Budapest cited as one of the most beautiful cities in Europe, the Paris of the East. It has multiple World Heritage Sites including the banks of Danube, the Buda Castle (Castle Hill), Andrassy Avenue, Heroes Square or the Millennium Underground Rail (line 1, yellow line). The city has 89 geothermal springs and the world’s largest thermal water cave system, the world’s second largest synagogue, and the third largest parliament building. Budapest attracts 4.5 million tourists per year which makes it the 6th most popular destinations in Europe.

Basics: climate and geography

Budapest lies on the banks of the Danube. The Westside is called Buda which mainly contains hills and mountains, and the Eastside is called Pest, which is understandable. Budapest is strategically placed on the center of the Carpathian Basin, and it’s the heart of the country.

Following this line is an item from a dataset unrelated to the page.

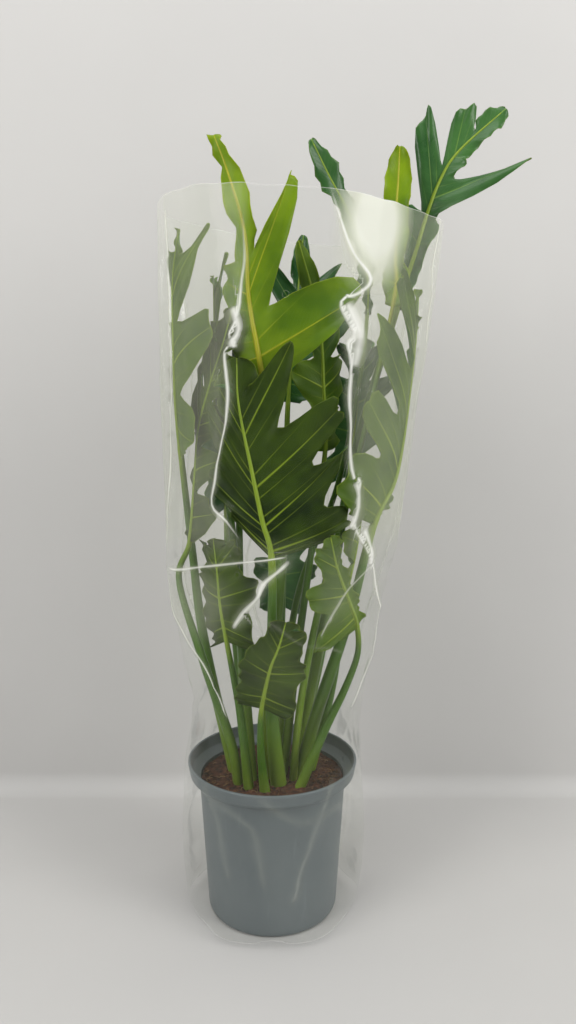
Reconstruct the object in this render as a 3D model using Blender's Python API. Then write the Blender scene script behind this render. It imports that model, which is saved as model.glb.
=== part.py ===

The city has a humid continental climate with relatively cold winters and – recently – scorching summers. Winters are cold between November and March with frequent snowfalls, nighttime temperatures of -10 Celsius (14 Fahrenheit) is not uncommon. Budapest has a very long summer between May and mid-September and is considered warm or very warm. Summer became more melting in the recent years with very little or even zero rainfalls. Budapest receives as much sunshine in the summer as a Mediterranean resort. Spring and fall have moderate temperatures with some rain and long sunny days.

In August the city has as much sunshine and as high temperature as a Mediterranean city.